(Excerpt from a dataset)
════════════════

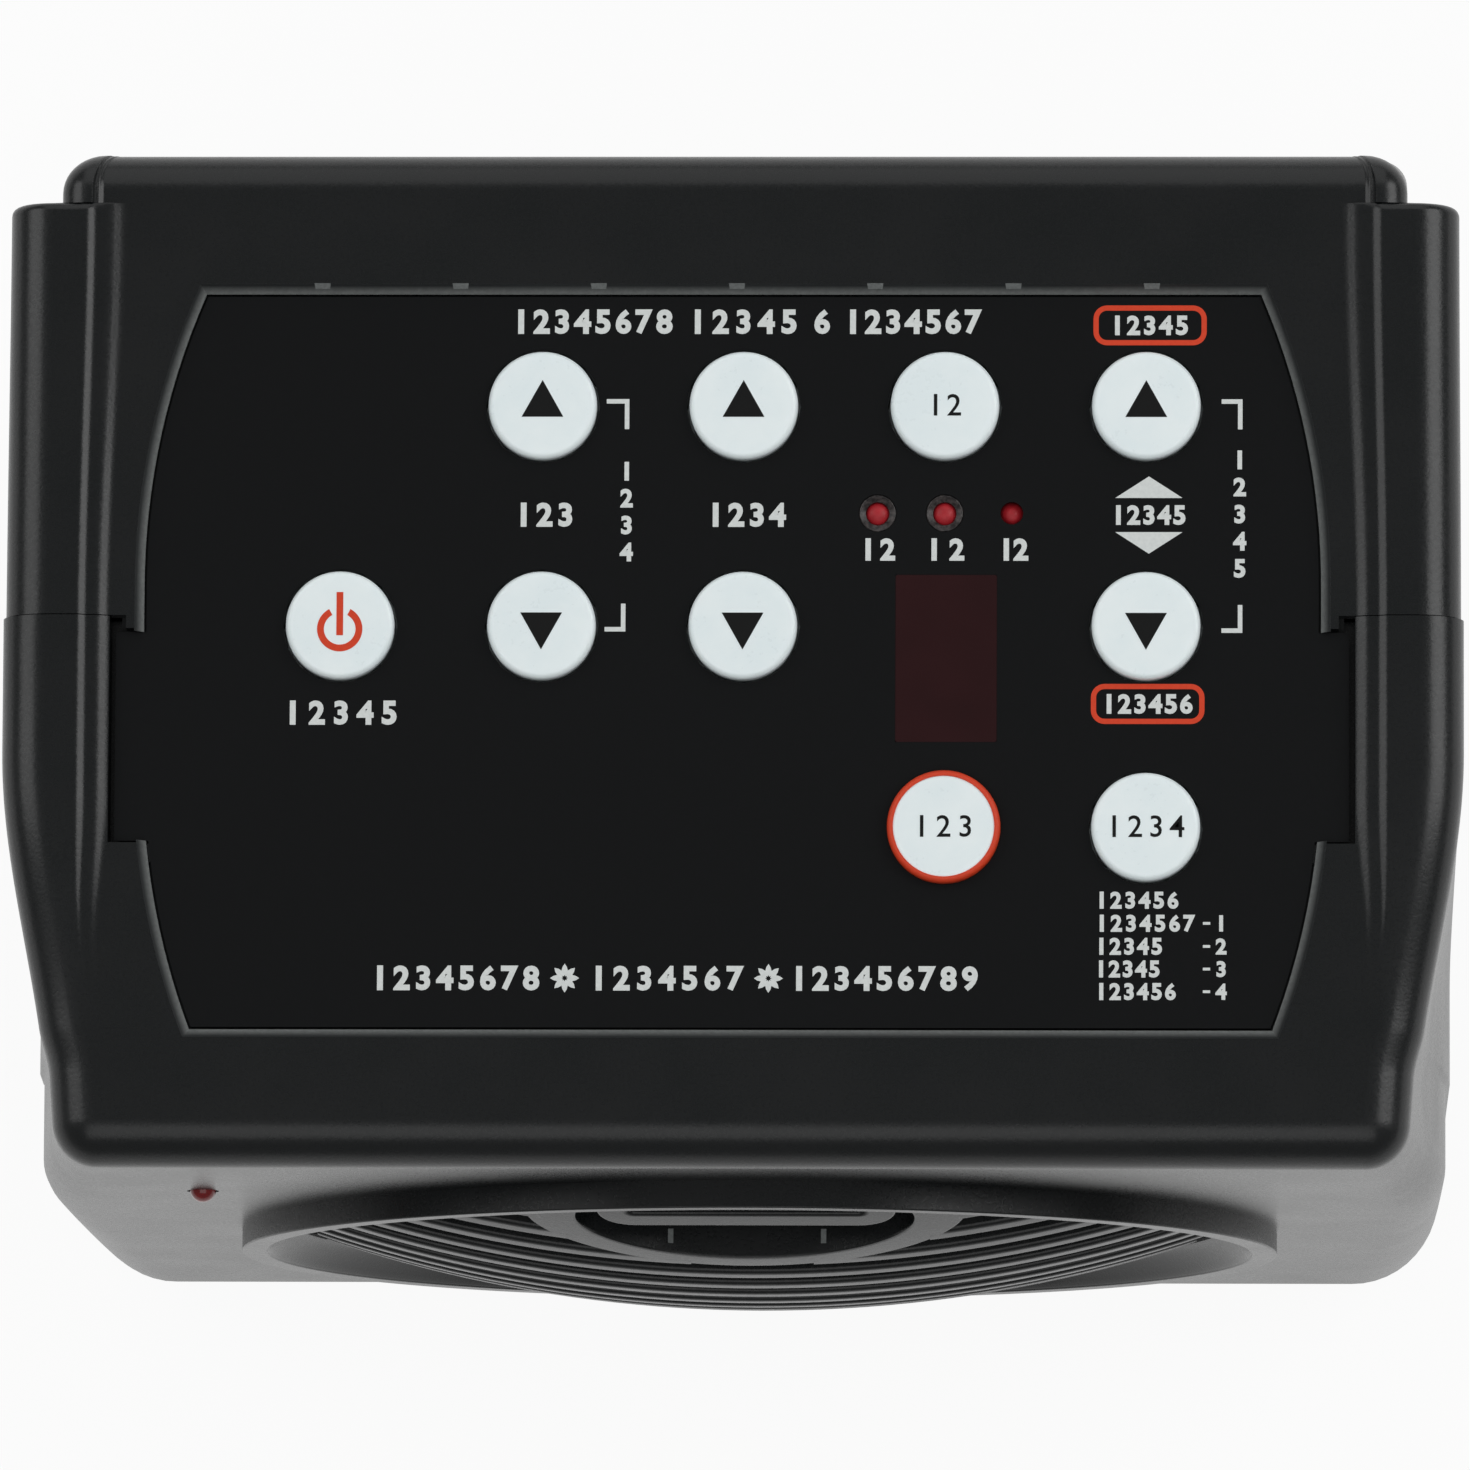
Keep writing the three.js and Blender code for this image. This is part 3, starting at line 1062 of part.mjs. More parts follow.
function dustCap() {
  const seat = speakerFace - BASKET_NECK - BASKET_METAL - CONE_DEPTH + CONE_THICKNESS;
  const slope = CONE_DEPTH / (basketRadius - VOICE_COIL_RADIUS);
  const edge = seat + slope * (DUST_CAP_RADIUS - VOICE_COIL_RADIUS) + DUST_CAP_LIFT;
  const dome = quarterTurns(3).map((a) => [
    DUST_CAP_RADIUS * Math.sin(a),
    edge + DUST_CAP_HEIGHT * Math.cos(a),
  ]);
  return turnedForward([...dome, [VOICE_COIL_RADIUS, edge - FIT_GAP], [0, edge - FIT_GAP]], 0, speakerZ);
}

function speakerMagnet() {
  const front = speakerFace - BASKET_DEPTH - FIT_GAP;
  const rear = front - MAGNET_THICKNESS;
  return turnedForward(
    [
      [0, front + BASKET_METAL],
      [VOICE_COIL_RADIUS - FIT_GAP, front + BASKET_METAL],
      [VOICE_COIL_RADIUS - FIT_GAP, front],
      [MAGNET_RADIUS, front],
      [MAGNET_RADIUS, rear],
      [MAGNET_RADIUS - YOKE_THICKNESS, rear],
      [MAGNET_RADIUS - YOKE_THICKNESS, rear - YOKE_THICKNESS],
      [0, rear - YOKE_THICKNESS],
    ],
    0, speakerZ,
  );
}

// A screw whose head looks to the rear. The head's seat is at seatY and the shank runs forward.
function screw(x, z, seatY, length) {
  const radius = SCREW_HEAD_DIAMETER / 2;
  const seat = frontY - seatY;
  const body = turnedForward(
    [
      [0, seat + length],
      [SCREW_SHANK_DIAMETER / 2, seat + length - SCREW_SHANK_DIAMETER / 2],
      [SCREW_SHANK_DIAMETER / 2, seat],
      [radius, seat],
      [radius, seat - SCREW_HEAD_HEIGHT / 2],
      [radius / 2, seat - SCREW_HEAD_HEIGHT],
      [0, seat - SCREW_HEAD_HEIGHT],
    ],
    x, z, SMALL_SIDES,
  );
  const [long, wide] = [SCREW_RECESS_LENGTH / 2, SCREW_RECESS_WIDTH / 2];
  const depth = [seatY + SCREW_HEAD_HEIGHT - SCREW_RECESS_DEPTH, seatY + SCREW_HEAD_HEIGHT + OVERRUN];
  return cut(
    body,
    block([x - long, x + long], depth, [z - wide, z + wide]),
    block([x - wide, x + wide], depth, [z - long, z + long]),
  );
}

function batteryDoor() {
  const front = bayFront;
  const plate = beam(doorSection(0), front, rearY).intersect(rearSkin(0, partingY));
  const ribs = Array.from({ length: DOOR_RIB_COUNT }, (_, i) => {
    const y = rearY - DOOR_RIB_PITCH * (i + 1);
    const underZ = baseZ - OVERRUN;
    const ring = [
      [y - DOOR_RIB_WIDTH / 2, underZ],
      [y + DOOR_RIB_WIDTH / 2, underZ],
      [y, baseZ + DOOR_RIB_DEPTH],
    ];
    return loft([-1, 1].map((side) => ring.map(([py, z]) => [(side * DOOR_RIB_LENGTH) / 2, py, z])));
  });
  return cut(plate, ...ribs);
}

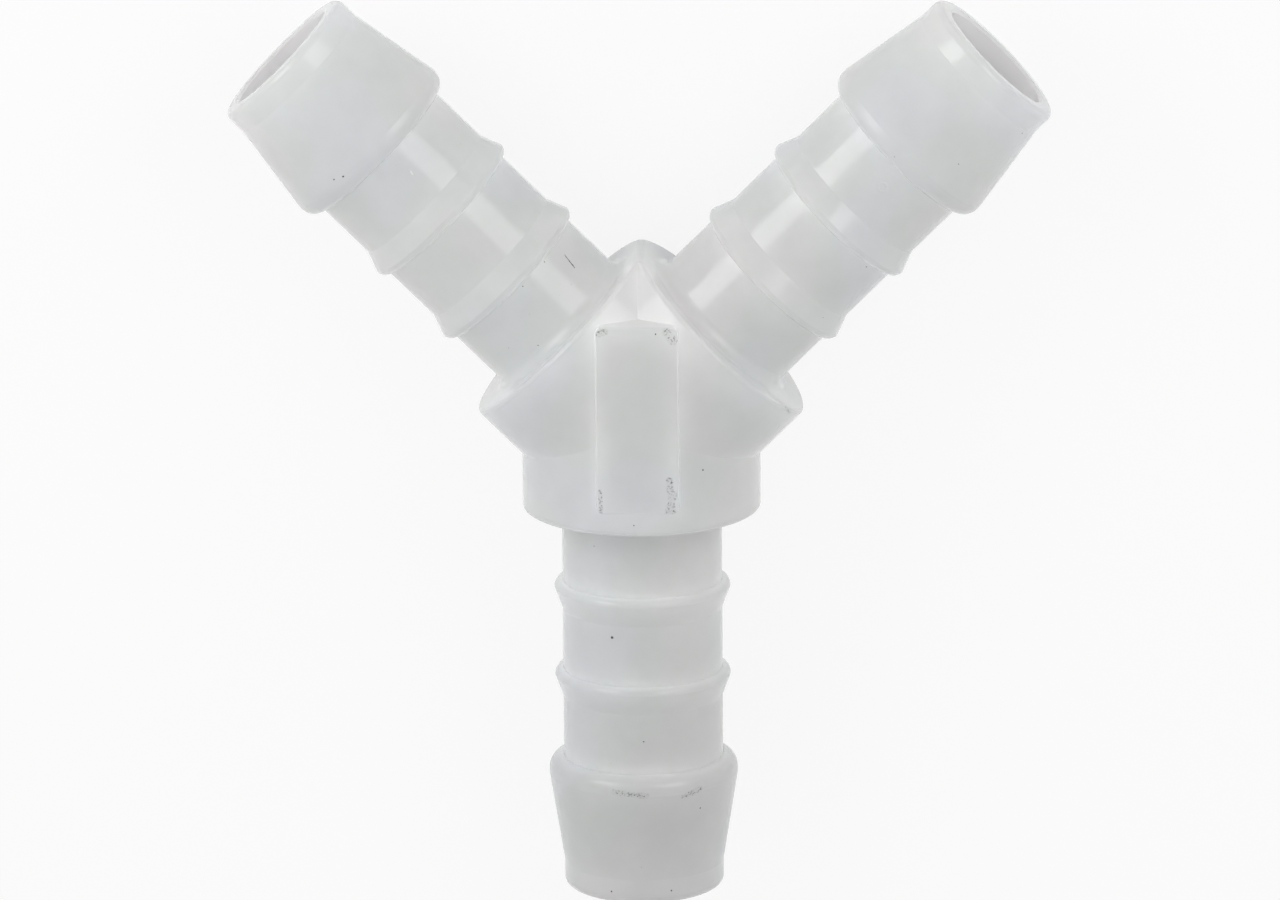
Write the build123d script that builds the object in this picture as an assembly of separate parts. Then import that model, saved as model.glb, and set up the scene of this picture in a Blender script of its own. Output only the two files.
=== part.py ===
from build123d import *
import math
import os

# Y connector for flexible hose, injection moulded in one piece of polypropylene.
# The origin is where the axes of the three bores meet. The two arms spread either
# side of +Y, the leg points along -Y, and the raised pad faces +Z.

# Driving dimensions, in millimetres and degrees
stem_diameter = 12.0       # the hose size: a hose with this bore just slides over
bore_diameter = 9.2
arm_spread = 90.0          # between the two arms

collar_diameter = 17.8     # thick barrels that meet in the middle
arm_collar_length = 8.4    # from the origin to the face that stops the hose
leg_collar_length = 8.0
collar_edge_radius = 0.3
ridge_radius = 0.6         # where the stop faces of the two arms meet
foot_radius = 0.9          # fillet where a stem grows out of its stop face

rib_count = 2              # small grip ribs on each stem, behind the end barb
first_rib = 13.6           # from the origin to the back of the first rib
rib_pitch = 6.85           # from rib to rib, and from the last rib to the end barb
rib_height = 0.6
rib_length = 2.2

barb_height = 1.1
barb_length = 8.3
barb_land = 0.3            # level ring on the crest of the barb, which seals the hose
nose_length = 1.9          # plain end that starts the hose
nose_edge_radius = 0.6
mouth_chamfer = 0.2

pad_width = 6.1            # flat that is left for a marking, raised above the collars
pad_reach_up = 8.0         # from the origin towards the arms
pad_reach_down = 6.2       # from the origin towards the leg
pad_proud = 0.15
pad_corner_radius = 0.5
pad_edge_radius = 0.15
pad_draft_angle = 4.0

# Radii and places worked out from the driving dimensions
stem_radius = stem_diameter / 2
bore_radius = bore_diameter / 2
collar_radius = collar_diameter / 2
step = collar_radius - stem_radius
wall = stem_radius - bore_radius
barb_start = first_rib + rib_count * rib_pitch
barb_end = barb_start + barb_length
reach = barb_end + nose_length
pad_top = collar_radius + pad_proud

# Turn of each limb about Z, away from +Y, and the length of its collar
left_arm = (arm_spread / 2, arm_collar_length)
right_arm = (-arm_spread / 2, arm_collar_length)
lower_leg = (180.0, leg_collar_length)
limbs = [left_arm, right_arm, lower_leg]


def turned(half_section, turn):
    """Solid of revolution about +Y, turned to lie along one limb."""
    return Rot(0, 0, turn) * revolve(half_section, Axis.Y)


def collar(turn, length):
    """Barrel from the origin to the stop face of a limb, with its outer edge rounded."""
    edge = min(collar_edge_radius, step / 3)
    with BuildSketch() as half:
        with BuildLine():
            Polyline((0, length), (0, 0), (collar_radius, 0), (collar_radius, length - edge))
            RadiusArc((collar_radius, length - edge), (collar_radius - edge, length), -edge)
            Line((collar_radius - edge, length), (0, length))
        make_face()
    return turned(half.sketch, turn)


def draw_barb(start, height, land, length):
    """Round back, level crest and straight ramp of a rib or barb on a half section."""
    crest_radius = stem_radius + height
    crest_start = start + height
    crest_end = crest_start + land
    RadiusArc((stem_radius, start), (crest_radius, crest_start), -height)
    if land > 0:
        Line((crest_radius, crest_start), (crest_radius, crest_end))
    Line((crest_radius, crest_end), (stem_radius, start + length))


def tail(turn, collar_length):
    """Hose tail of one limb: stem, ribs, end barb and nose, solid from the origin out."""
    foot = min(foot_radius, step / 2)
    foot_end = collar_length + foot
    rounding = min(nose_edge_radius, wall / 2)
    straight_end = reach - rounding
    with BuildSketch() as half:
        with BuildLine():
            Polyline((0, reach), (0, 0), (stem_radius + foot, 0), (stem_radius + foot, collar_length))
            RadiusArc((stem_radius + foot, collar_length), (stem_radius, foot_end), foot)
            stem_start = foot_end
            for number in range(rib_count):
                rib_start = first_rib + number * rib_pitch
                Line((stem_radius, stem_start), (stem_radius, rib_start))
                draw_barb(rib_start, rib_height, 0, rib_length)
                stem_start = rib_start + rib_length
            Line((stem_radius, stem_start), (stem_radius, barb_start))
            draw_barb(barb_start, barb_height, barb_land, barb_length)
            Line((stem_radius, barb_end), (stem_radius, straight_end))
            RadiusArc((stem_radius, straight_end), (stem_radius - rounding, reach), -rounding)
            Line((stem_radius - rounding, reach), (0, reach))
        make_face()
    return turned(half.sketch, turn)


def waterway(turn):
    """Bore of one limb as a solid to cut away, with the chamfer at its mouth."""
    chamfer = min(mouth_chamfer, wall / 3)
    straight_end = (bore_radius, reach - chamfer)
    mouth = (bore_radius + chamfer, reach)
    half = make_face(
        Polyline((0, reach), (0, 0), (bore_radius, 0), straight_end, mouth, close=True)
    )
    return turned(half, turn)


def pad():
    """Raised flat with drafted sides, rooted at the height of the axes."""
    length = pad_reach_up + pad_reach_down
    middle = (pad_reach_up - pad_reach_down) / 2
    outline = Pos(0, middle, pad_top) * RectangleRounded(pad_width, length, pad_corner_radius)
    block = extrude(outline, -pad_top, taper=-pad_draft_angle)
    top_edges = block.edges().group_by(Axis.Z)[-1]
    return fillet(top_edges, pad_edge_radius)


def stop_wedge():
    """Everything behind the stop faces of both arms, rounded where the faces meet."""
    half_spread = math.radians(arm_spread / 2)
    peak = arm_collar_length / math.cos(half_spread)
    flank = arm_collar_length + 2 * collar_diameter
    foot_x = flank * math.cos(half_spread)
    foot_y = peak - flank * math.sin(half_spread)
    outline = make_face(Polyline((0, peak), (-foot_x, foot_y), (foot_x, foot_y), close=True))
    rounded = fillet(outline.vertices().sort_by(Axis.Y)[-1], ridge_radius)
    return extrude(rounded, collar_diameter, both=True)


def hub():
    """Three crossing collars and the pad, planed level with the stop faces of the arms."""
    arms = collar(*left_arm) + collar(*right_arm) + pad()
    return (arms & stop_wedge()) + collar(*lower_leg)


def y_connector():
    """The moulding: hub and three hose tails, opened by the bores that meet inside."""
    body = hub()
    for turn, collar_length in limbs:
        body += tail(turn, collar_length)
    for turn, collar_length in limbs:
        body -= waterway(turn)
    return body


os.makedirs("parts", exist_ok=True)
export_step(y_connector(), "parts/y_connector.step")
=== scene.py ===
import bpy
import math
from mathutils import Matrix, Vector


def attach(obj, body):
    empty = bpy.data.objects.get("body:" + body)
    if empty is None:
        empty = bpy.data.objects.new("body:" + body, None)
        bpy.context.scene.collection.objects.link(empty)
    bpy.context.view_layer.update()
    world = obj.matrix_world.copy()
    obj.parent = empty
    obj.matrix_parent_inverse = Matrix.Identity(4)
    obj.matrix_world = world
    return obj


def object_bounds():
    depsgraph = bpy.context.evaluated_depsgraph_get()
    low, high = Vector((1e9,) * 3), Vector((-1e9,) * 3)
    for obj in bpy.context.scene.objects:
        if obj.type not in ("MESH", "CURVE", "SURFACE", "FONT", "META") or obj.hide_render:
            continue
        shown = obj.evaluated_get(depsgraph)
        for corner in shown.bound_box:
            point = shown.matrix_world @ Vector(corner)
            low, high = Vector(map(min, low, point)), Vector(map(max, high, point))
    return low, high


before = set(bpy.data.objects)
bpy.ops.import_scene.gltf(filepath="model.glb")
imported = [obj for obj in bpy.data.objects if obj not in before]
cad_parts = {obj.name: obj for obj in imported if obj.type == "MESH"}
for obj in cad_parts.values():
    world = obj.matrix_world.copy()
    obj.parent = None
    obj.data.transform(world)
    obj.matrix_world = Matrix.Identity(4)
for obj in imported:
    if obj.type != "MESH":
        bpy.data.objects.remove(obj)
cad_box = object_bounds()


# ---- The moulding ----------------------------------------------------------------------
# The whole fitting: hub, bare pad and three barbed hose tails. It is one piece of natural,
# uncoloured polypropylene, injected into a polished two-part mould that opens along Z, so
# its skin is glossy, its milky wall lets light through, and a faint line runs round it.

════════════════

GOAL —
Nothing but the lines from the one with "Write the build123d" to the one with "# side of +Y, the" should be echoed, both of them included, exactly as written.

COMPLETE RESPONSE —
Write the build123d script that builds the object in this picture as an assembly of separate parts. Then import that model, saved as model.glb, and set up the scene of this picture in a Blender script of its own. Output only the two files.
=== part.py ===
from build123d import *
import math
import os

# Y connector for flexible hose, injection moulded in one piece of polypropylene.
# The origin is where the axes of the three bores meet. The two arms spread either
# side of +Y, the leg points along -Y, and the raised pad faces +Z.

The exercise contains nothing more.